Step 4: Conducting An Inspection

The most important part of an inspection is to REVIEW the HOA documents in DETAIL. The second most important part is to do an actual inspection. Many Seattle Condo Home Buyers will skip an inspection of the condo completely. And unfortunately, their agents and brokers reinforce this by saying it is a waste of time and money to do an inspection on a condo. You never know what the inspector is going to find that is not obvious to the untrained eye. I once had my inspector find major water intrusion issues we would have missed if we passed on our inspection. That building would have been a disaster, and my client would have been stuck with costly repairs. It’s better to fork out the couple hundred bucks and have peace of mind.

Review the Blog Below and Get Your Self Educated About Inspections

Inspecting Your New Diva Dwelling

For everything that is good in the world please do an inspection of a condo and confirm that the homeowner and the condo association is not missing something major.

Pro-Tip: Make sure you review the Seller Disclosure Statement in advance of doing your inspection. It will help you give a reference before you start your inspection process.

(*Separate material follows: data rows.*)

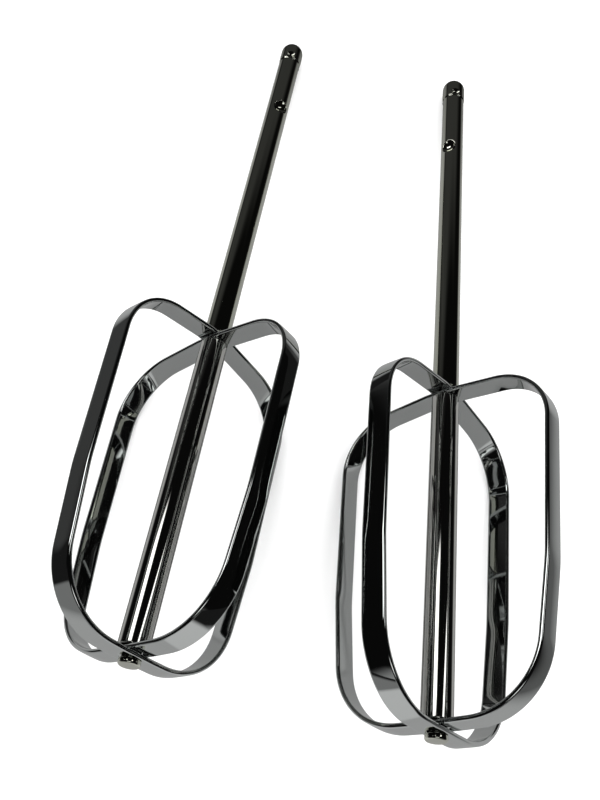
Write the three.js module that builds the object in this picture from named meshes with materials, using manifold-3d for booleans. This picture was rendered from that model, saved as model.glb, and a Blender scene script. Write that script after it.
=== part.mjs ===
// A matched pair of chromed mixer beaters, lying side by side on a level surface.
// Millimetres, +Z up, stems pointing along +Y. The origin is under the middle of the pair,
// on the surface that it lies on.
//
// Each beater is a riveted assembly of four pieces: a drive shaft, a spacer tube, and two closed
// loops of flat strip that cross at right angles and make its four blades.
// A beater's own frame has z along its axis, from z = 0 at the lower crossing of the loops to the
// tip of the stem, x in the plane of the inner loop and y in the plane of the outer loop.

import * as THREE from 'three';
import { mergeVertices } from 'three/addons/utils/BufferGeometryUtils.js';
import Module from 'manifold-3d';

const wasm = await Module();
wasm.setup();

// ---- Driving dimensions ----

const LENGTH = 203.8;              // lower crossing to the tip of the stem
const UPPER_CROSSING = 79.75;      // height of the upper crossing of the loops

const STRIP_WIDTH = 5.5;
const STRIP_THICKNESS = 1.05;
const GAP = 0.1;                   // between pieces that the rivet clamps together

const STEM_RADIUS = 3.2;
const TUBE_RADIUS = 3.3;
const CORE_RADIUS = 1.8;           // the part of the shaft inside the tube and the loops
const CORE_CLEARANCE = 0.15;

const RIVET_RADIUS = 2.3;
const RIVET_HEIGHT = 1.2;
const RIVET_FLAT_RADIUS = 1.7;     // the head's end is hammered flat

const DOME_HEIGHT = 2.6;           // rounded end of the stem
const TIP_FLAT_RADIUS = 1.4;
const EAR_LENGTH = 8.7;            // the end of the stem that the pockets swell
const EAR_SWELL = 0.22;            // how far its pressed metal stands out
const POCKET_FROM_TIP = 7.2;
const POCKET_RADIUS = 1.8;         // of the ball that presses a pocket
const POCKET_DEPTH = 0.8;

const DIMPLE_FROM_TIP = 33.2;
const DIMPLE_RADIUS = 3.0;         // of the ball that presses the dimple
const DIMPLE_DEPTH = 1.5;

// The right half of a loop's centre line, from the lower crossing (r = 0) to the upper one.
// Each corner is rounded by an arc of its bend radius. The outer loop passes outside the inner one,
// so its corners near the crossings are moved along z, the way that their apart says.
const LOOP_CORNERS = [
  { r: 3.6, z: 0, bend: 3, apart: -1 },               // edge of the lower seat
  { r: 21.5, z: 0.4, bend: 16, apart: -1 },           // the wide lower bend
  { r: 25.1, z: 30.6, bend: 43.5, apart: 0 },         // the side leans out above here
  { r: 27.2, z: 76.7, bend: 13.9, apart: 0 },         // upper shoulder
  { r: 3.6, z: UPPER_CROSSING, bend: 2, apart: 1 },   // edge of the upper seat
];
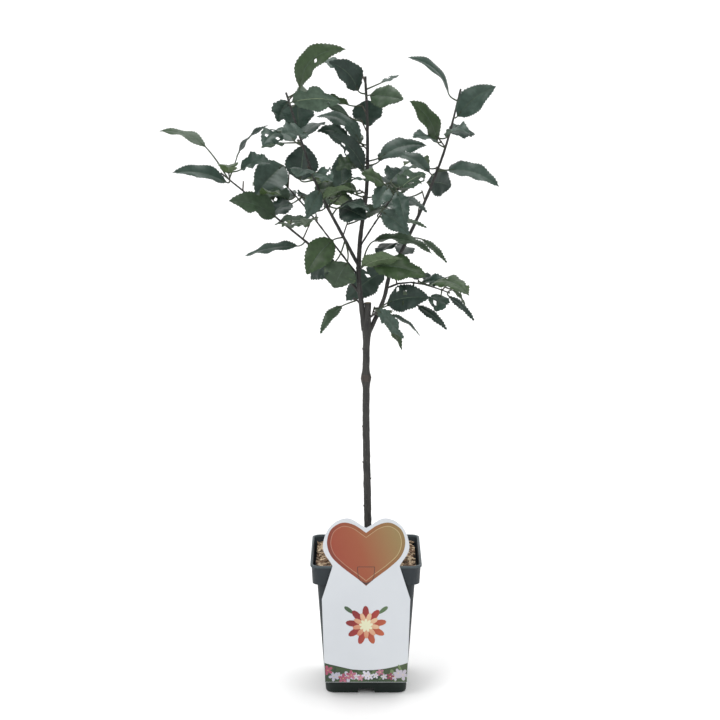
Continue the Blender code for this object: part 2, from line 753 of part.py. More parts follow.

More Rocky Pro Notes on the Condo Buying Process

Buying a condo can be really easy breezy, and these tips cover the absolute basics. As with buying any property, you just need to understand and discover as much as you can. As such, there is a lot more to learn on the subject. For instance, we mentioned the Resale Certificate, but you should also closely review the Title Report.

Financing a condo purchase is a little different than when buying a house. Read up on our tips for getting approved for a loan. Also, get prepared for the home stretch, and read up on the final two weeks of closing on a home purchase.

Fortunately, Seattle is full of fantastic buildings, and with time and diligence, you can find the right community in the neighborhood you love.